Whether boomers are actually going to retire remains a matter of debate. Americans 55 years and older are projected to make up about one-quarter of the labor force in 2018, according to the U.S. Bureau of Labor Statistics.
But for the millions of baby boomers who may have been thinking about retirement, the market meltdown of 2008 and the ongoing recession sent a message: not now. More than half of all working adults ages 50 to 64 say they may delay their retirement, according to a recent survey by the Pew Research Center’s Social & Demographic Trends Project. Sixteen percent say they expect they will never stop working.
With those eligible to retire working longer, Lockheed Martin managers emphasize that Unity is about more than trying to retain knowledge of workers who may be separating.
“What’s driving this is how people work,” says Patrice Jackson, senior program manager for information sharing and collaboration services. “People are working differently.”
That’s especially true at firms hiring Millennials, who are accustomed to using Twitter and Facebook, says Michael Chui, a senior fellow at the McKinsey Global Institute. “If you talk to many HR executives hiring young college graduates—the ‘Net generation’—oftentimes you hear, ‘Why can’t I have the same kind of tools at work that I have at home?’ ” Chui says.
At Lockheed Martin, Jackson credits Unity with helping the corporation become more efficient and more innovative. Employees find the right people with the right knowledge faster, thanks to Unity’s search feature, Jackson says. Knowledge isn’t trapped in e-mails only accessible to recipients.
For example, the corporation’s logistics professionals created a “proposal tool kit” that explained best practices and helped colleagues build proposals. The result: Logistics doubled its business within three years. Jackson concedes that she can’t provide a cause-and-effect relationship, but she believes Unity-fueled collaboration played a major role.

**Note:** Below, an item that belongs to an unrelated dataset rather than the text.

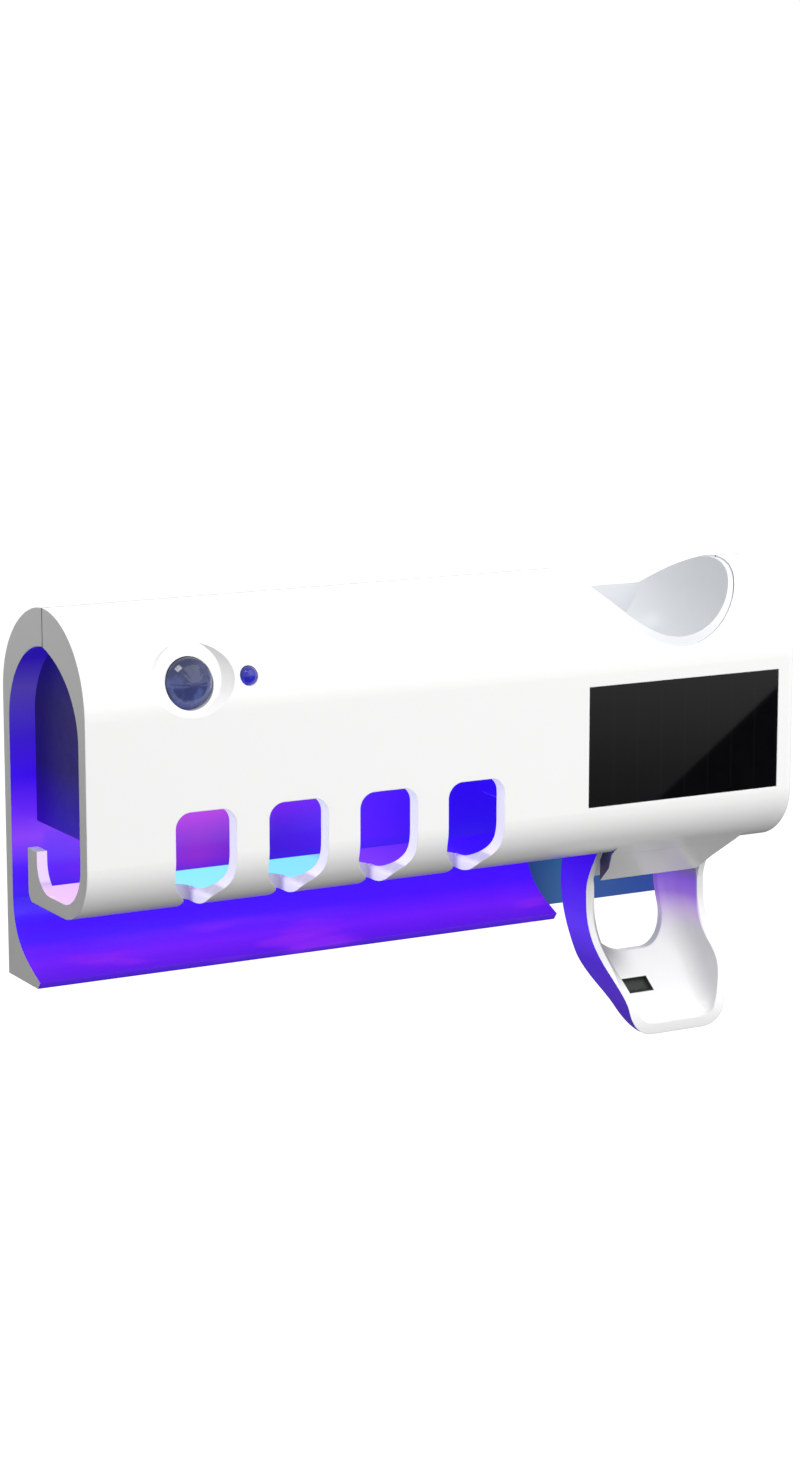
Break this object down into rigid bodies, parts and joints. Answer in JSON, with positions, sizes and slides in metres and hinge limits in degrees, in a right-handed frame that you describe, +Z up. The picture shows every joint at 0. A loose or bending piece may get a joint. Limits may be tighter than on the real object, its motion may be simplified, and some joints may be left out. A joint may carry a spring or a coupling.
{
  "type": "toothbrush sanitizer",
  "caption": "Wall-hung sanitizer for toothbrushes with slotted front, ultraviolet lamp, motion sensor, solar panel and a push-lever toothpaste dispenser.",
  "frame": {"origin": "centre of the wall bracket's contact face, on the wall", "axes": "+Z up, +Y out of the back into the wall so the front faces -Y, +X right as seen from the front"},
  "size_m": [0.2276, 0.0572, 0.1376],
  "materials": {
    "bracket_plastic": "satin",
    "foam": "matte",
    "back_white": "satin gloss",
    "cover_white": "gloss",
    "inner_white": "satin",
    "solar_cell": "glossy laminate",
    "tape": "matte",
    "aluminium": "polished",
    "lamp_glass": "clear quartz, lit",
    "socket_plastic": "satin",
    "board_green": "solder mask",
    "component_black": "matte",
    "steel_can": "satin",
    "lens_blue": "gloss",
    "led_blue": "clear resin",
    "cell_wrap": "shrink wrap",
    "contact_nickel": "nickel",
    "port_steel": "satin",
    "knob_black": "satin",
    "screw_steel": "zinc",
    "cup_white": "satin gloss",
    "silicone": "silicone",
    "pump_plastic": "satin",
    "lever_white": "gloss",
    "pin_steel": "polished",
    "spring_steel": "drawn wire"
  },
  "bodies": {
    "bracket": {"wall_bracket": "bracket_plastic", "adhesive_pad": "foam"},
    "housing": {"back_shell": "back_white", "front_cover": "cover_white", "light_baffle": "inner_white", "pump_partition": "inner_white", "electronics_tray": "inner_white", "reflector": "aluminium", "uv_lamp": "lamp_glass", "lamp_socket_left": "socket_plastic", "lamp_socket_right": "socket_plastic", "control_board": "board_green", "board_components": "component_black", "pir_sensor": "steel_can", "pir_lens": "lens_blue", "indicator_led": "led_blue", "battery_cell": "cell_wrap", "battery_holder": "component_black", "battery_contacts": "contact_nickel", "solar_panel": "solar_cell", "solar_tape": "tape", "port_board": "board_green", "usb_port": "port_steel", "usb_tongue": "knob_black", "switch_body": "port_steel", "case_screws": "screw_steel", "tube_cup": "cup_white", "tube_adapter": "silicone", "pump_body": "pump_plastic", "check_valve": "silicone", "pump_bellows": "silicone", "nozzle": "silicone", "hinge_pin": "pin_steel"},
    "lever": {"push_lever": "lever_white", "return_spring": "spring_steel"},
    "plunger": {"plunger": "pump_plastic"},
    "switch": {"switch_slider": "knob_black"}
  },
  "joints": [
    {"name": "lift_off", "type": "slide", "parent": "bracket", "child": "housing", "axis": [0, 0, 1], "range_m": [0, 0.012]},
    {"name": "lever_push", "type": "hinge", "parent": "housing", "child": "lever", "pos_m": [0.0795, -0.022, -0.044], "axis": [1, 0, 0], "range_deg": [0, 14], "stiffness_Nm_per_rad": 0.6, "springref_deg": -8.59},
    {"name": "plunger_slide", "type": "slide", "parent": "housing", "child": "plunger", "axis": [0, -1, 0], "range_m": [0, 0.0047], "deforming": ["pump_bellows"]},
    {"name": "power_switch", "type": "slide", "parent": "housing", "child": "switch", "axis": [0, 0, 1], "range_m": [0, 0.003]}
  ],
  "couplings": [
    {"joint": "plunger_slide", "follows": "lever_push", "m_per_rad": 0.01873}
  ]
}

For her own team, Jackson uses a blog to update her staff about routine matters like project due dates. She saved so much time that her team meets twice a month now instead of four times.
“They get an RSS feed when I’ve posted to my blog, and then in the meetings we’re able to focus more on the work that they’re doing rather than worry about the general stuff—the noise—that gets in the way of work,” Jackson says.

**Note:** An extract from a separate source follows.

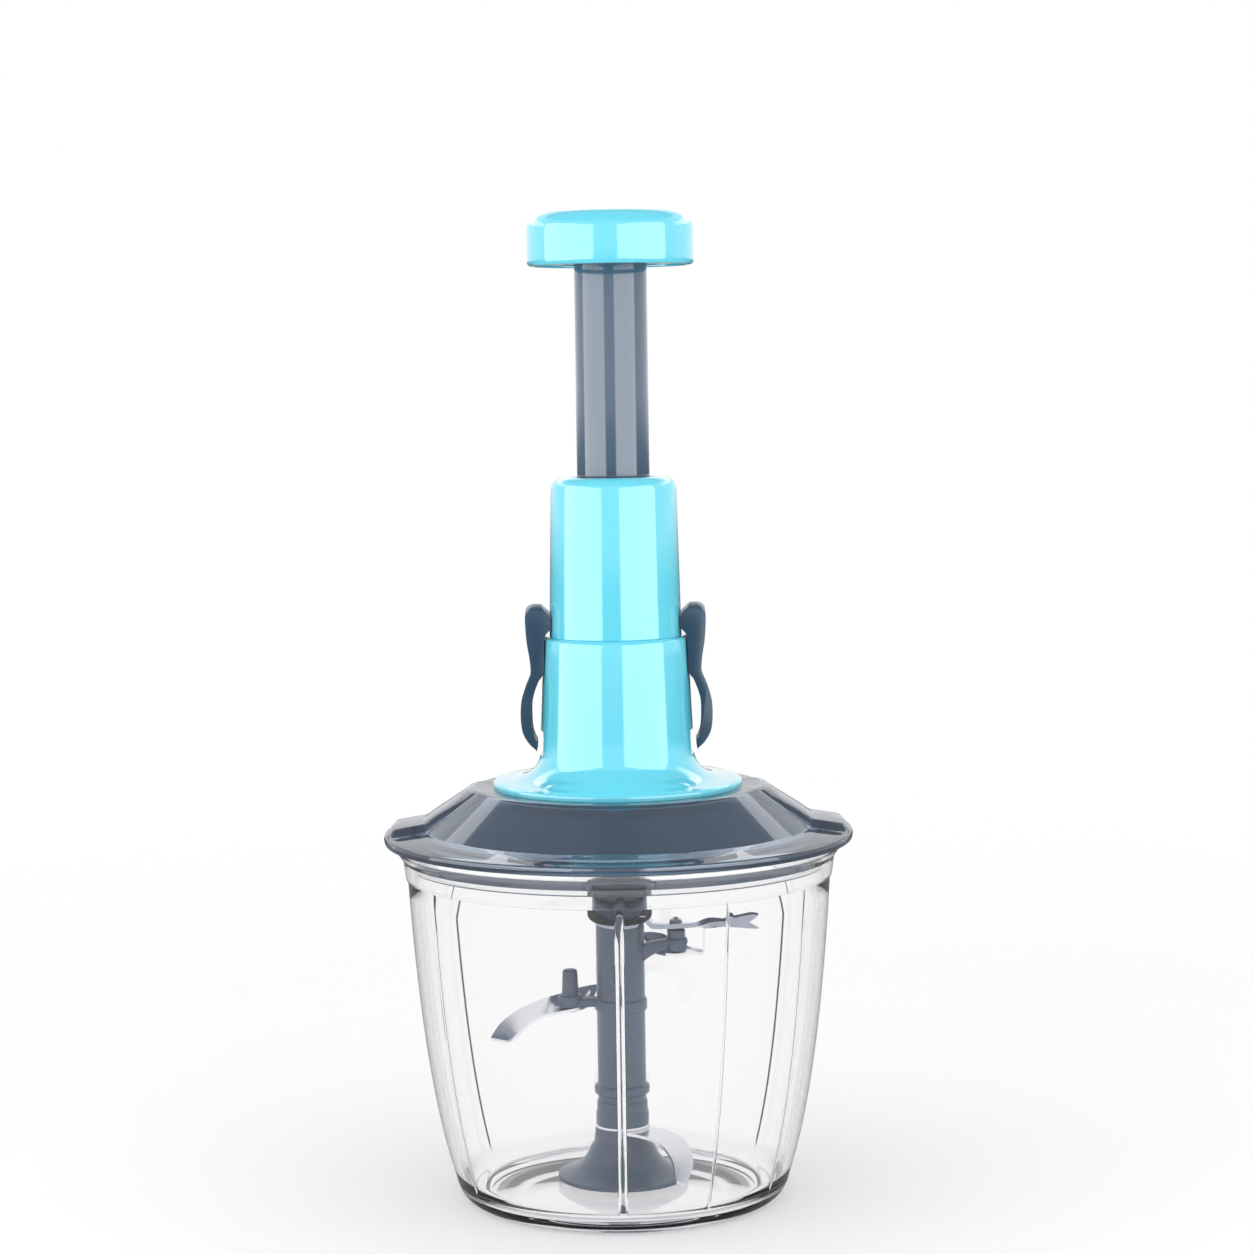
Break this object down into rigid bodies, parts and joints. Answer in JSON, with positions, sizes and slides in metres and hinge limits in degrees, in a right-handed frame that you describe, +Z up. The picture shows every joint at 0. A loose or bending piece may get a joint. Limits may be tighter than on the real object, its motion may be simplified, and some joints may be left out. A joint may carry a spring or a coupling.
{
  "type": "plunger food chopper",
  "caption": "Hand-press food chopper: a plunger drives a twisted bar that spins curved steel blades on a column inside a clear ribbed bowl under a clipped, finger-lugged lid.",
  "frame": {"origin": "middle of the bowl's foot, on the plane it stands on", "axes": "+Z up along the plunger, the finger lugs and clips lie along X, and -Y faces the viewer"},
  "size_m": [0.1388, 0.1388, 0.2915],
  "materials": {
    "clear_bowl": "clear moulded polycarbonate",
    "smoke_lid": "smoke grey translucent moulded plastic",
    "cyan_plastic": "glossy moulded ABS",
    "slate_plastic": "satin moulded ABS",
    "tube_plastic": "glossy moulded ABS",
    "grey_plastic": "satin moulded ABS",
    "bush_plastic": "plain acetal",
    "dark_plastic": "plain nylon",
    "coupling_plastic": "satin nylon",
    "blade_steel": "bright stainless steel",
    "bar_steel": "drawn stainless steel",
    "pin_steel": "ground stainless steel",
    "spring_steel": "drawn spring steel",
    "screw_steel": "zinc plated steel"
  },
  "bodies": {
    "bowl": {"bowl": "clear_bowl", "centre_pin": "pin_steel"},
    "lid": {"lid": "smoke_lid", "lid_inner_cover": "slate_plastic", "lower_housing": "cyan_plastic", "upper_housing": "cyan_plastic", "drive_base": "grey_plastic", "thrust_washer": "pin_steel", "guide_bush": "bush_plastic", "housing_screws": "screw_steel", "clip_pins": "pin_steel", "clip_springs": "spring_steel"},
    "plunger": {"press_knob": "cyan_plastic", "knob_base": "cyan_plastic", "knob_screw": "screw_steel", "plunger_tube": "tube_plastic", "drive_nut": "dark_plastic", "nut_screws": "screw_steel", "return_spring": "spring_steel"},
    "spindle": {"twisted_bar": "bar_steel", "spring_seat": "bush_plastic", "spindle_hub": "dark_plastic", "drive_coupling": "coupling_plastic", "coupling_screw": "screw_steel"},
    "rotor": {"lower_hub": "grey_plastic", "blade_column": "grey_plastic", "column_cap": "grey_plastic", "eye_washer": "dark_plastic", "blade_rivets": "blade_steel", "top_blade": "blade_steel", "right_blade": "blade_steel", "left_blade": "blade_steel", "bottom_blade": "blade_steel"},
    "left_clip": {"left_clip": "slate_plastic"},
    "right_clip": {"right_clip": "slate_plastic"}
  },
  "joints": [
    {"name": "lid_lift", "type": "slide", "parent": "bowl", "child": "lid", "axis": [0, 0, 1], "range_m": [0, 0.1]},
    {"name": "plunger_press", "type": "slide", "parent": "lid", "child": "plunger", "axis": [0, 0, -1], "range_m": [0, 0.06], "stiffness_N_per_m": 230, "springref_m": -0.02, "deforming": ["return_spring"]},
    {"name": "spindle_spin", "type": "hinge", "parent": "lid", "child": "spindle", "pos_m": [0, 0, 0.1225], "axis": [0, 0, 1], "range_deg": [0, 600]},
    {"name": "rotor_spin", "type": "hinge", "parent": "bowl", "child": "rotor", "pos_m": [0, 0, 0.062], "axis": [0, 0, 1], "range_deg": [0, 600]},
    {"name": "left_clip_hinge", "type": "hinge", "parent": "lid", "child": "left_clip", "pos_m": [-0.0173, 0, 0.1576], "axis": [0, -1, 0], "range_deg": [0, 6], "stiffness_Nm_per_rad": 0.06, "springref_deg": -8.59},
    {"name": "right_clip_hinge", "type": "hinge", "parent": "lid", "child": "right_clip", "pos_m": [0.0173, 0, 0.1576], "axis": [0, 1, 0], "range_deg": [0, 6], "stiffness_Nm_per_rad": 0.06, "springref_deg": -8.59}
  ],
  "couplings": [
    {"joint": "spindle_spin", "follows": "plunger_press", "rad_per_m": 174.53},
    {"joint": "rotor_spin", "follows": "plunger_press", "rad_per_m": 174.53}
  ]
}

“It’s really about time, cost and quality,” she says. “How can you deliver something faster, reduce the cost and increase the quality? Unity allows us to connect on all of those.”
Lockheed Martin, the top defense contractor to the U.S. government by sales, was an early adopter of corporate social networking. Unity began in the company’s Information Systems & Global Services unit in 2007. By comparison, when the talent management association Human Capital Institute surveyed its members that same year, only 3 percent were using or planned to use corporate social networking tools.

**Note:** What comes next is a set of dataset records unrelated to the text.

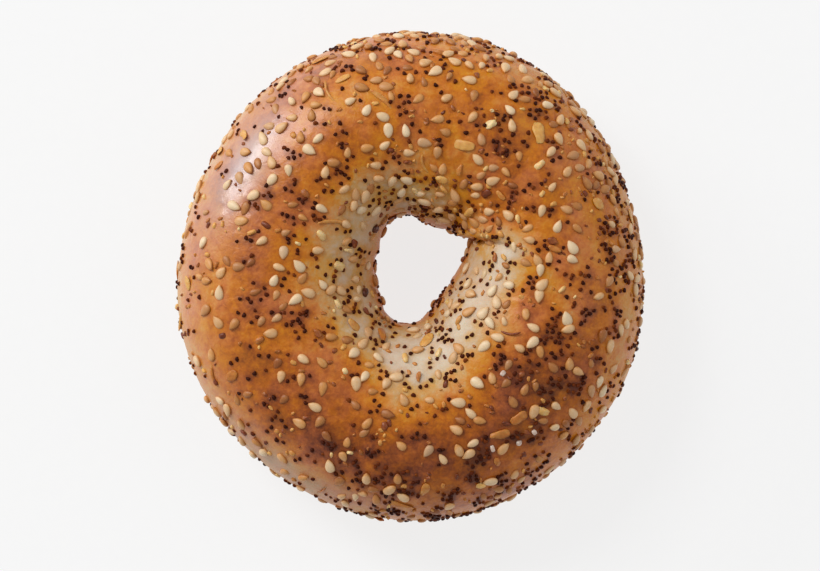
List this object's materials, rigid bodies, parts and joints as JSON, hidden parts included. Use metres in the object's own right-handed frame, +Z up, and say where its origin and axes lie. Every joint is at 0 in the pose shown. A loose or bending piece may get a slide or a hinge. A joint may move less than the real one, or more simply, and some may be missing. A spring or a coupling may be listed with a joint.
{
  "type": "bagel",
  "caption": "Plump ring-shaped bread roll with an off-round centre hole, a baked golden crust and a topping of sesame, poppy seeds, onion flakes and coarse salt.",
  "frame": {"origin": "middle of the flat base, on the surface that the bagel lies on", "axes": "+Z up along the hole, +Y along the longer way across, which was the top of the picture seen from above, +X to the right of it"},
  "size_m": [0.1133, 0.1186, 0.0405],
  "materials": {
    "crust": "satin",
    "sesame": "satin",
    "poppy": "satin",
    "onion": "matte",
    "salt": "satin"
  },
  "bodies": {
    "root": {"bagel": "crust"}
  },
  "joints": []
}
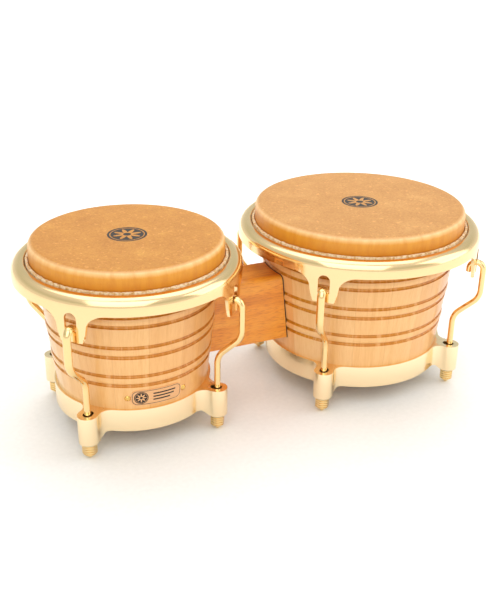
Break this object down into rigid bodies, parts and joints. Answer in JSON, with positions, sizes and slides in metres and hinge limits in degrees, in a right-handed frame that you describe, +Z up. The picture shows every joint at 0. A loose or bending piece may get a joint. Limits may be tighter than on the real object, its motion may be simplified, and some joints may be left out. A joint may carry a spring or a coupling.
{
  "type": "bongo drums",
  "caption": "Pair of tapered wooden bongo drums, one smaller, with hide heads, slotted tuning rims, hooked rods, cast bottom rings and a wooden centre block.",
  "frame": {"origin": "middle of the plane that the eight nut tips stand on, under the centre of the whole pair", "axes": "+X from the small drum to the large one, +Z up, the heads on top"},
  "size_m": [0.4984, 0.2578, 0.1954],
  "materials": {
    "stave_wood": "turned, clear satin lacquer",
    "block_wood": "planed and oiled red hardwood",
    "rawhide": "dried rawhide, drum tight",
    "hide_edge": "cut rawhide edge",
    "polished_gold": "polished and gold plated steel",
    "rod_gold": "gold plated steel rod",
    "nut_gold": "gold plated turned steel",
    "cast_gold": "gold plated casting, satin",
    "hoop_steel": "drawn wire",
    "washer_steel": "plain washer",
    "plate_steel": "zinc plated",
    "bolt_steel": "zinc plated",
    "gasket": "thin rubbered cork",
    "badge_plate": "printed and varnished",
    "badge_brass": "turned brass"
  },
  "bodies": {
    "root": {"small_shell": "stave_wood", "small_bottom_ring": "cast_gold", "small_head": "rawhide", "small_boss_washers": "washer_steel", "small_block_gasket": "gasket", "small_backing_plate": "plate_steel", "large_shell": "stave_wood", "large_bottom_ring": "cast_gold", "large_head": "rawhide", "large_boss_washers": "washer_steel", "large_block_gasket": "gasket", "large_backing_plate": "plate_steel", "centre_block": "block_wood", "block_bolts": "bolt_steel", "block_bolt_washers": "bolt_steel", "block_bolt_nuts": "bolt_steel", "badge_plate": "badge_plate", "badge_screws": "badge_brass"},
    "small_rim_set": {"small_rim": "polished_gold", "small_flesh_hoop": "hoop_steel", "small_hide_tuck": "hide_edge", "small_rod_1": "rod_gold", "small_rod_2": "rod_gold", "small_rod_3": "rod_gold", "small_rod_4": "rod_gold"},
    "small_nut_1": {"small_nut_1": "nut_gold"},
    "small_nut_2": {"small_nut_2": "nut_gold"},
    "small_nut_3": {"small_nut_3": "nut_gold"},
    "small_nut_4": {"small_nut_4": "nut_gold"},
    "large_rim_set": {"large_rim": "polished_gold", "large_flesh_hoop": "hoop_steel", "large_hide_tuck": "hide_edge", "large_rod_1": "rod_gold", "large_rod_2": "rod_gold", "large_rod_3": "rod_gold", "large_rod_4": "rod_gold"},
    "large_nut_1": {"large_nut_1": "nut_gold"},
    "large_nut_2": {"large_nut_2": "nut_gold"},
    "large_nut_3": {"large_nut_3": "nut_gold"},
    "large_nut_4": {"large_nut_4": "nut_gold"}
  },
  "joints": [
    {"name": "small_tuning", "type": "slide", "parent": "root", "child": "small_rim_set", "axis": [0, 0, 1], "range_m": [-0.004, 0.002]},
    {"name": "small_nut_1_turn", "type": "hinge", "parent": "root", "child": "small_nut_1", "pos_m": [-0.07166, 0.06604, 0.008], "axis": [0, 0, 1], "range_deg": [-590, 1170]},
    {"name": "small_nut_2_turn", "type": "hinge", "parent": "root", "child": "small_nut_2", "pos_m": [-0.20374, 0.06604, 0.008], "axis": [0, 0, 1], "range_deg": [-590, 1170]},
    {"name": "small_nut_3_turn", "type": "hinge", "parent": "root", "child": "small_nut_3", "pos_m": [-0.20374, -0.06604, 0.008], "axis": [0, 0, 1], "range_deg": [-590, 1170]},
    {"name": "small_nut_4_turn", "type": "hinge", "parent": "root", "child": "small_nut_4", "pos_m": [-0.07166, -0.06604, 0.008], "axis": [0, 0, 1], "range_deg": [-590, 1170]},
    {"name": "large_tuning", "type": "slide", "parent": "root", "child": "large_rim_set", "axis": [0, 0, 1], "range_m": [-0.004, 0.002]},
    {"name": "large_nut_1_turn", "type": "hinge", "parent": "root", "child": "large_nut_1", "pos_m": [0.19865, 0.07835, 0.008], "axis": [0, 0, 1], "range_deg": [-590, 1170]},
    {"name": "large_nut_2_turn", "type": "hinge", "parent": "root", "child": "large_nut_2", "pos_m": [0.04195, 0.07835, 0.008], "axis": [0, 0, 1], "range_deg": [-590, 1170]},
    {"name": "large_nut_3_turn", "type": "hinge", "parent": "root", "child": "large_nut_3", "pos_m": [0.04195, -0.07835, 0.008], "axis": [0, 0, 1], "range_deg": [-590, 1170]},
    {"name": "large_nut_4_turn", "type": "hinge", "parent": "root", "child": "large_nut_4", "pos_m": [0.19865, -0.07835, 0.008], "axis": [0, 0, 1], "range_deg": [-590, 1170]}
  ],
  "couplings": [
    {"joint": "small_nut_1_turn", "follows": "small_tuning", "rad_per_m": -5026.5},
    {"joint": "small_nut_2_turn", "follows": "small_tuning", "rad_per_m": -5026.5},
    {"joint": "small_nut_3_turn", "follows": "small_tuning", "rad_per_m": -5026.5},
    {"joint": "small_nut_4_turn", "follows": "small_tuning", "rad_per_m": -5026.5},
    {"joint": "large_nut_1_turn", "follows": "large_tuning", "rad_per_m": -5026.5},
    {"joint": "large_nut_2_turn", "follows": "large_tuning", "rad_per_m": -5026.5},
    {"joint": "large_nut_3_turn", "follows": "large_tuning", "rad_per_m": -5026.5},
    {"joint": "large_nut_4_turn", "follows": "large_tuning", "rad_per_m": -5026.5}
  ]
}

After making changes based on feedback from other business units, the company began to roll out Unity across the enterprise in the fourth quarter of 2009. Users can create personal or team “spaces,” which are similar to profiles or groups. About 150 spaces are created each week, Vitale says, with the company hoping to increase that rate in the coming year and see it translate into more wikis and blogs.
“I can post a topic: ‘Hey, I’m working on XYZ program and have the following challenge.’ Other people can see that and, if they have the knowledge, can reply back on it,” Vitale says. “That’s how we’re hoping to get that sort of cross-pollination.”
Allan Schweyer, a principal at the Center for Human Capital Innovation, says a corporate social network that has been popularized across a workforce, not just a specific demographic or group, provides a forum for informal discussion and knowledge transfer. “It gives a real solid network for asking questions and getting answers and being able to search quickly on the skills and knowledge you need for information or to build a project team,” says Schweyer, author of Talent Management Systems.
Unity has also spurred mentoring. Lockheed Martin Fellows, a distinction the company gives to its top tier of scientists and technologists, connect through a community housed on Unity. Junior employees began posting questions to the fellows, which led to mentoring program between the fellows and “rising stars,” Jackson says.
With the majority of its business coming from the U.S. Department of Defense and other federal government agencies, Lockheed Martin knew that ensuring the security of the information exchanged through Unity had to be a top priority. So the system allows the company to provide levels of access, based on the user.
“We did a lot of work and a lot of focus on ensuring that the tools hit both sides,” says communications manager Trent Flood, “that it provided the kind of collaboration that the corporation needed but also did it in such a way that we felt very comfortable that the information would be highly secured.”